The presence of suffering — and how to deal with suffering — is central to Buddhist philosophy, Chaiwat explains.

“The people work in the seafood factory,” he says of many of the Asians who participate in ceremonies at his temple.

“For the people, there are no jobs. The problem is from the oil in the sea, that’s the problem right now. All the crab boats, and the fishermen, they cannot work.

“That’s why the people down here don’t know how they’re going to survive.

“When the people have no jobs, how is the temple going to stand? The money, the income, is from donations.”

But the monk, philosophical, explains that “the mind” adds to the sense of suffering.

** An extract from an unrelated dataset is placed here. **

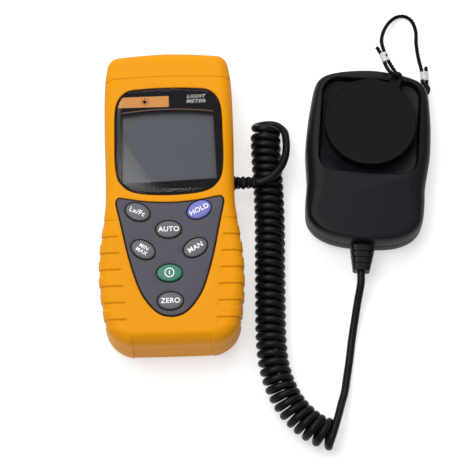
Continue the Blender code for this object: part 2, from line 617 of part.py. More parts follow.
def main():
    clear_scene()
    yellow = material("yellow_case", (0.92, 0.38, 0.03), 0.45)
    black = material("black_case", (0.012, 0.012, 0.014), 0.4)
    rubber = material("grey_rubber", (0.1, 0.1, 0.11), 0.7)
    cord = material("black_cord", (0.01, 0.01, 0.011), 0.5)
    metal = material("zinc_steel", (0.6, 0.6, 0.62), 0.35, 1.0)
    board = material("green_board", (0.02, 0.16, 0.06), 0.4)
    clear = material("clear_sleeve", (0.75, 0.77, 0.78), 0.15, alpha=0.5)
    keys = {"plain": material("key_grey", (0.15, 0.14, 0.16), 0.5),
            "key_hold": material("key_violet", (0.13, 0.14, 0.5), 0.5),
            "key_power": material("key_green", (0.02, 0.28, 0.15), 0.5)}

    front_cover(yellow)
    rear_cover(yellow)
    battery_door(yellow)
    clear_lens = material("clear_lens", (0.8, 0.82, 0.85), 0.05, alpha=0.2)
    lens_black = material("lens_black", (0.01, 0.01, 0.012), 0.1)
    display(clear_lens, lens_black, material("lcd_grey", (0.13, 0.14, 0.16), 0.25), rubber)
    keypad(material("panel_grey", (0.07, 0.06, 0.08), 0.5), rubber, keys)
    jacket = material("battery_jacket", (0.03, 0.03, 0.035), 0.35)
    meter_inside(board, jacket, {"stud": metal, "cap": rubber})
    case_screws(metal)
    meter_gland(cord)

    head = bpy.data.objects.new("head_place", None)
    bpy.context.scene.collection.objects.link(head)
    place(head, *HEAD_PLACE, 0.0, HEAD_TURN)
    lead(cord, head)
    head_covers(black, head)
    sensor(head, {"opal": material("opal", (0.85, 0.85, 0.82), 0.4), "black": black, "metal": metal,
                  "board": board, "filter": material("filter_green", (0.3, 0.42, 0.28), 0.1)})
    head_screws(metal, head)
    head_relief(cord, head)
    sensor_cap(black, head)
    keeper(cord, clear, head)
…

“If you create the sense of suffering in your mind,” he says, “you double the suffering.

On May 15 and 16, the temple will celebrate the New Year according to traditions of the Theraveda Buddhists.

The “Songkran Festival,” as it is known in Thailand, he says, is a “water festival.”

Although it is traditionally celebrated in April, Chaiwat says that the monks of Wat Buddharaksa decided to wait until the building was finished before hosting the festive — and spiritual — event.

Chaiwat says that he is among a group of five monks and one nun who live on the temple grounds.

Dressed in orange robes, barefoot, with shaved head and wearing eyeglasses, Chaiwat is energetic and learned.

He explains that he grew up in “a very poor family” near the Laotian border, and began his religious studies at age 12.

He became a monk at age 21.

He says he knew little English when arriving in America, but “I learned it from TV.”

Shortly before noon on a May morning, he steps across the grounds, greeting temple members who are taking part in helping finish the construction.
He enters a storage area where the Buddha statues have been kept during the long absence of a temple.

The small room is filled with the faces of the Buddha.

He points to a Buddha from Sri Lanka, another from Japan. A large, gold Buddha, in a sitting position, is against the wall.

Once the temple is ready, the Buddhas and other figures — boddhisatvas, who were great teachers in the Buddhist tradition — will be moved to the altar and other locations.

The Buddhas, he says, were not hurt by the fire.

The monk attributes that miracle to “the blessings from the Buddha,” and “all the prayers of the people and the monks.”

He speaks of the Buddha as a model of perfection, a way of life, and thought, to which he aspires.

Meditation and chanting, he explains, are central to the Buddhist practices.

From that meditation, he says, can come calmness.

“We try to lead the Buddhist people to meditate. To cool down, to slow down. The clear mind. The pure mind.

“The people understand how to make them (selves) happy. The pure mind, the clear mind, the pure spirit, too.”

He says the “clear mind” enables a person to accept what happens, and to find new direction.

At noon, Chaiwat goes inside his house and eats one of his two daily meals.

Khamphouy has also come into the house with some family members. They do not disturb Chaiwat while he is eating.

When Chaiwat finishes, he presses his hands together and intones a long, meditative chant.

Khamphouy and the others kneel on the floor and close their eyes. When the monk is finished, they get up and come to the table.

Chaiwat goes and takes a place on the couch, taking a break, while the others enjoy their lunch of Thai food.